Problem requirements ▸ Exactly repeat the lines starting at the one that holds "Model this object" and ending at the one that holds "corner_r = 1.6; // [0.8:0.1:3]". Both end lines count; leave out everything else.

┌──

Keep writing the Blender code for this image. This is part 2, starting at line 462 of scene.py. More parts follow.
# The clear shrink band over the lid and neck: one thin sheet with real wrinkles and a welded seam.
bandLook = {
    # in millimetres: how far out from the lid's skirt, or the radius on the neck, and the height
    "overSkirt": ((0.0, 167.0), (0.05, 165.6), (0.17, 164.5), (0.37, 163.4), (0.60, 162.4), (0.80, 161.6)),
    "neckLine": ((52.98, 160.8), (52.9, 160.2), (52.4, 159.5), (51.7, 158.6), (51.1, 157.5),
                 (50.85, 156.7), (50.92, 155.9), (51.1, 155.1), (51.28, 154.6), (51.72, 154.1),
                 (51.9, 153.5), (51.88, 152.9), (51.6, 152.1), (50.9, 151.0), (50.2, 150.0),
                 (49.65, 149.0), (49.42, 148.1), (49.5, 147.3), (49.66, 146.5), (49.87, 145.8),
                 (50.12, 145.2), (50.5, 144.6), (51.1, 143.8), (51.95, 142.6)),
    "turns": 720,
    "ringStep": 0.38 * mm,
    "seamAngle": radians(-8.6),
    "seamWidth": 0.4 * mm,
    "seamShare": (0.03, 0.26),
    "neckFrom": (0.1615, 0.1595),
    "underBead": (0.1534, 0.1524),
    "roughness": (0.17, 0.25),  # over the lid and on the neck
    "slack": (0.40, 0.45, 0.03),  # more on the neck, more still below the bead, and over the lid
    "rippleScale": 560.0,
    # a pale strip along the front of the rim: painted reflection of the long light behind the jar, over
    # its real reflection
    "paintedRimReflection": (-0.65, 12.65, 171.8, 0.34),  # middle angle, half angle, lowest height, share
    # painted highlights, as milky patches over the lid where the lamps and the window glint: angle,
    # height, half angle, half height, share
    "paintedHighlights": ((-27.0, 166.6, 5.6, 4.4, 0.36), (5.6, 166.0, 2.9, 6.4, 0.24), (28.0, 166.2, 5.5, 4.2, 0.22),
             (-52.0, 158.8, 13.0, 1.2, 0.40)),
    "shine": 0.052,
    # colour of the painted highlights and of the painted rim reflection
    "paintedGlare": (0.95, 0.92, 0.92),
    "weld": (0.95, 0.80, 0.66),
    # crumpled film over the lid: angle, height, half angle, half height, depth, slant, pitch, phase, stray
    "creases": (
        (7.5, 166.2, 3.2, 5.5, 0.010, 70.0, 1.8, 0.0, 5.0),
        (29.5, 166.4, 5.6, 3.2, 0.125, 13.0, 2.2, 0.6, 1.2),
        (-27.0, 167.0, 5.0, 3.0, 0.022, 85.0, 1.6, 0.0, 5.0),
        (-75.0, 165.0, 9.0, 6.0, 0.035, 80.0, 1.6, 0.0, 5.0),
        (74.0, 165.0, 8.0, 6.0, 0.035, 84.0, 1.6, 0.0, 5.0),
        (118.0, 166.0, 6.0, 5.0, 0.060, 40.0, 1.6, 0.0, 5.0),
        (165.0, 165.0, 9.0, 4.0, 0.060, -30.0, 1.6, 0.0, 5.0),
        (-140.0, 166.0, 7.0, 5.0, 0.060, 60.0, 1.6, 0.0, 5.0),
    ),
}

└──
┌──

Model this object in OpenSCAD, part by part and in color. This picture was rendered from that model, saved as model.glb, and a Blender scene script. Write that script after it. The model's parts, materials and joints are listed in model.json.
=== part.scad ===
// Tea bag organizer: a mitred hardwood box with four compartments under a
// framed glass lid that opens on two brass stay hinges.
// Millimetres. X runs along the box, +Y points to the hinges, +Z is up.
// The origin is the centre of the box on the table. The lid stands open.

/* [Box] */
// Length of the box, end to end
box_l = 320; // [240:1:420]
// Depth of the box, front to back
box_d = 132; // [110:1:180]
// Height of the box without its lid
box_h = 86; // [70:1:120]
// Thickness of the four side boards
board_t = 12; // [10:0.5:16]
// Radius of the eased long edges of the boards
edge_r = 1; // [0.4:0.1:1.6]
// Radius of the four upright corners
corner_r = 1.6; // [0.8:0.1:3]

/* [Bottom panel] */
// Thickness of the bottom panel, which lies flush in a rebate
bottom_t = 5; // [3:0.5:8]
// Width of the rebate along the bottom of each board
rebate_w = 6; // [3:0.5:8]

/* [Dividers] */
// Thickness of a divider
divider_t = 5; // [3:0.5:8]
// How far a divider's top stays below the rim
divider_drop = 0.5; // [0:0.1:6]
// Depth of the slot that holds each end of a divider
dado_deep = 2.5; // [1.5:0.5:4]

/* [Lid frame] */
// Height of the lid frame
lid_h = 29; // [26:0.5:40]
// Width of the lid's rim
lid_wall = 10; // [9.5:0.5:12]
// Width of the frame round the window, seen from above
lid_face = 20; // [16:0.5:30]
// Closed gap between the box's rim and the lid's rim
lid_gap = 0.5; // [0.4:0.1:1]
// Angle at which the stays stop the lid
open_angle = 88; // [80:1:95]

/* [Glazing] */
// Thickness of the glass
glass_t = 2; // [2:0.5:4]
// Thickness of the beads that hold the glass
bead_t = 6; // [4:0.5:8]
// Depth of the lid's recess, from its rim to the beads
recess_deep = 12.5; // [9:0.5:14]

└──

Written solution ▸
Model this object in OpenSCAD, part by part and in color. This picture was rendered from that model, saved as model.glb, and a Blender scene script. Write that script after it. The model's parts, materials and joints are listed in model.json.
=== part.scad ===
// Tea bag organizer: a mitred hardwood box with four compartments under a
// framed glass lid that opens on two brass stay hinges.
// Millimetres. X runs along the box, +Y points to the hinges, +Z is up.
// The origin is the centre of the box on the table. The lid stands open.

/* [Box] */
// Length of the box, end to end
box_l = 320; // [240:1:420]
// Depth of the box, front to back
box_d = 132; // [110:1:180]
// Height of the box without its lid
box_h = 86; // [70:1:120]
// Thickness of the four side boards
board_t = 12; // [10:0.5:16]
// Radius of the eased long edges of the boards
edge_r = 1; // [0.4:0.1:1.6]
// Radius of the four upright corners
corner_r = 1.6; // [0.8:0.1:3]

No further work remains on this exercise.